04 March 2021

‘I want to be home with my family’: Oil workers call for quarantine exemption

04 March 2021

Overseas workers in the oil and gas industry say they have been “completely forgotten about” in the UK’s hotel quarantine rules.

Gary Douglass, a rigging specialist from Sunderland, is among those working offshore in the United Arab Emirates, whose shift pattern of 28 days on, 28 days off means it is now effectively impossible for him to come home and see his family.

“We’ve been completely forgotten about,” he told the PA news agency.

Mr Douglass, 51, was stuck overseas for seven months last year when the UAE closed its borders at the start of the Covid-19 pandemic.

Gary Douglass

Since they reopened he has been able to get home – but only for two weeks out of eight as he is required to quarantine for 10 days when he arrives in the UAE before he is allowed to travel out to the rig.

Now the new rules for arrivals coming into the UK mean he is stuck abroad again as, if he returned home, by the time he finished quarantining he would effectively have to turn around and begin the two-day journey back to Dubai – as well as paying £1,750 every time.

“I’m pretty gutted to be honest with you,” he said.

“If it was 12 months ago I could accept it but the UAE and most other countries brought in restrictions there and then and the UK stayed open.

“So, why, 12 months down the line, are they putting in all these restrictions?”

Mr Douglass said the company he works for has stringent safety policies to ensure workers do not bring Covid on to the rig, where one case could mean the entire operation has to be shut down.

Given the circumstance, he believes there should be an exemption that allows people in his position to quarantine at home.

He said: “Somebody could contact me every day, I’d take as many tests as required – I would even (be happy to) be fitted with one of those ankle locator tags.”

Oil worker Carl Langley

Carl Langley, a mechanical supervisor from South Shields, said he was frustrated by the change in the rules.

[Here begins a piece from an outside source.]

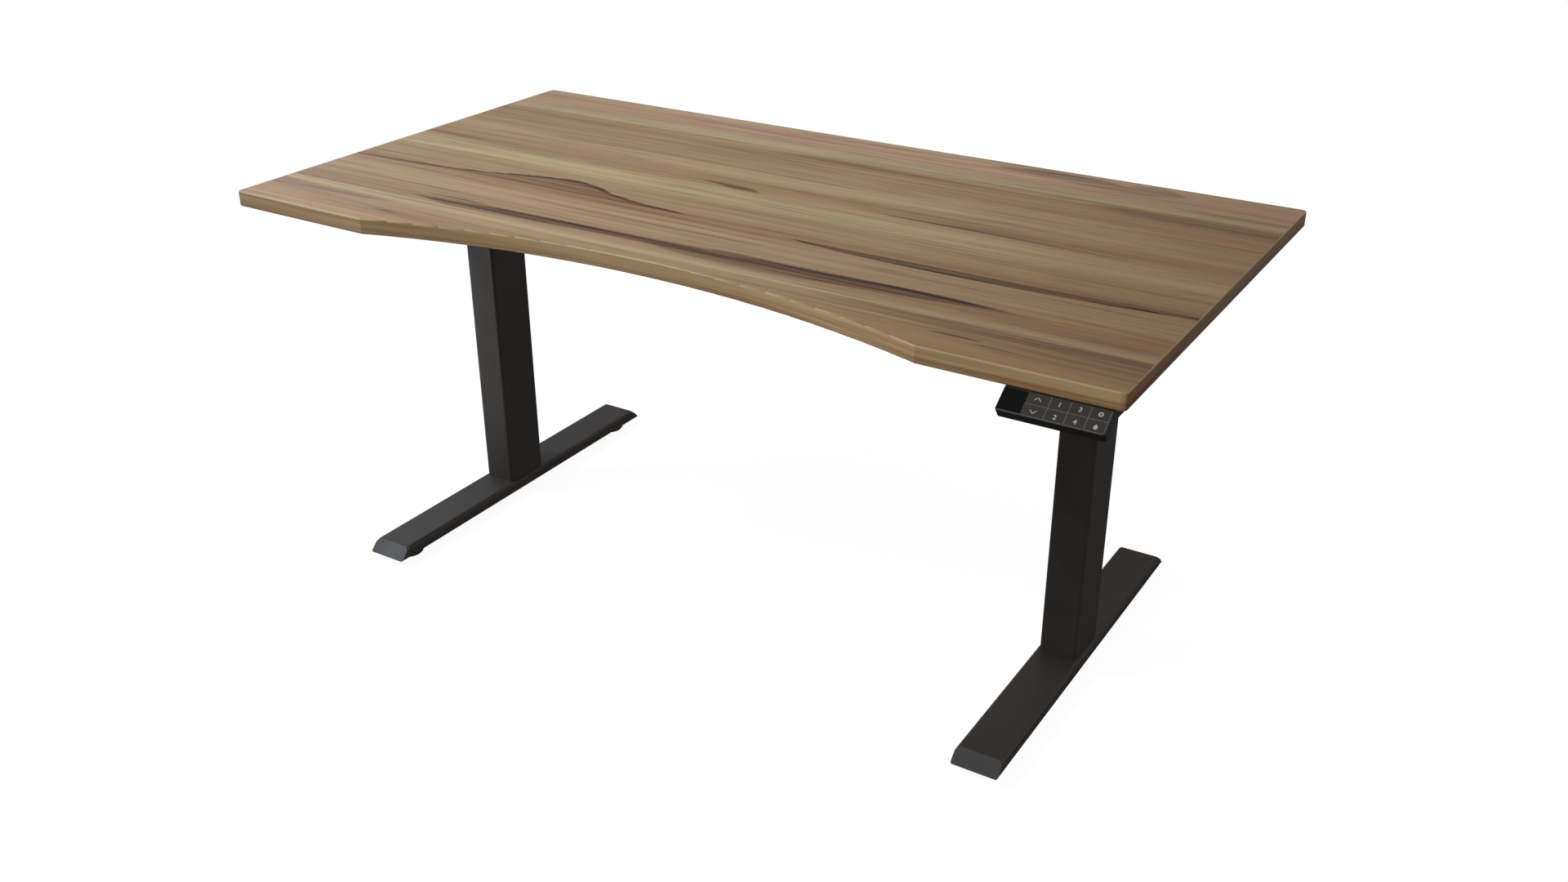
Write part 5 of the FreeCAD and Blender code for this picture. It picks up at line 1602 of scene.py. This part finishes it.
    def surroundings(self) -> None:
        """White to the camera, and a soft pale light that is whitest on the window side for gloss."""
        world = bpy.data.worlds.new("pale_surroundings")
        bpy.context.scene.world = world
        world.use_nodes = True
        tree = world.node_tree
        tree.nodes.clear()
        path = add_node(tree, "ShaderNodeLightPath").node
        glossy = path.outputs["Is Glossy Ray"]
        way = add_node(tree, "ShaderNodeSeparateXYZ", {0: add_node(tree, "ShaderNodeTexCoord")}).node
        height = way.outputs[2]
        low, high = self.ceiling_edge
        span = {0: height, 1: low, 2: high, 3: self.ambient * self.dim_side, 4: self.ceiling}
        upper = add_node(tree, "ShaderNodeMapRange", span, **EASED)
        strength = add_node(tree, "ShaderNodeMapRange", {0: glossy, 3: self.ambient, 4: upper})
        light = add_node(tree, "ShaderNodeBackground", {"Color": (1, 1, 1, 1), "Strength": strength})
        tones = {0: path.outputs["Is Camera Ray"], 6: linear(self.daylight), 7: (1, 1, 1, 1)}
        tint = add_node(tree, "ShaderNodeMix", tones, **BLEND)
        power = add_node(tree, "ShaderNodeMapRange", {0: glossy, 3: 1.0, 4: self.window_light})
        white = add_node(tree, "ShaderNodeBackground", {"Color": tint, "Strength": power})
        turn = {0: way.outputs[1], 1: way.outputs[0]}
        turn = add_node(tree, "ShaderNodeMath", turn, operation="ARCTAN2")
        turn = add_node(tree, "ShaderNodeMath", {0: turn}, operation="ABSOLUTE")
        low, high = self.window_edge
        window = add_node(tree, "ShaderNodeMapRange", {0: turn, 1: low, 2: high}, **EASED)
        low, high = self.lintel
        lintel = add_node(tree, "ShaderNodeMapRange", {0: height, 1: low, 2: high})
        window = add_node(tree, "ShaderNodeMath", {0: window, 1: lintel}, operation="MULTIPLY")
        whole = self.seen(tree, path, window)
        mixed = add_node(tree, "ShaderNodeMixShader", {0: whole, 1: light, 2: white})
        add_node(tree, "ShaderNodeOutputWorld", {"Surface": mixed})

    def lamp(
        self, name: str, kind: str, place: Triple, aim: Triple, watts: float, **settings: float
    ) -> None:
        """Adds a daylight lamp.

        Args:
            name: Name of the lamp.
            kind: Blender's kind of lamp.
            place: Where it stands.
            aim: Where it points.
            watts: Its power.
            **settings: Its size, and its cone where it has one.
        """
        light = bpy.data.lights.new(name, kind)
        light.energy = watts
        light.color = linear(self.daylight)[:3]
        for setting, value in settings.items():
            setattr(light, setting, value)
        lamp = bpy.data.objects.new(name, light)
        lamp.location = place
        lamp.rotation_euler = (Vector(aim) - Vector(place)).to_track_quat("-Z", "Y").to_euler()
        bpy.context.scene.collection.objects.link(lamp)


def main() -> None:
    """Builds the studio and every sub-assembly, in order."""
    logging.basicConfig(level=logging.INFO, format="%(message)s")
    Studio().build()
    for assembly in (Desktop(), Legs(), HeadFrame(), Controller(), Handset()):
        assembly.build()
        LOG.info("built %s", type(assembly).__name__)


if __name__ == "__main__":
    main()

“I feel a little bit pissed off,” he told PA. “I cannot get home to see the family.

“I just think it’s absolutely shocking that they’ll not give any sort of exemption.”

The 46-year-old said the only other option available would be to quit his job.

“It’s something I would certainly consider but I cannot afford to,” he said.

“Especially in the current climate – it’s not like there’s millions of jobs bounding about, it just seems all you hear is more and more job losses.

“So at this present time it’s something I would contemplate. I’ve got a mortgage.”

He added: “People say ‘you could be stuck in worse parts of the world’ but I want to be home with my family.”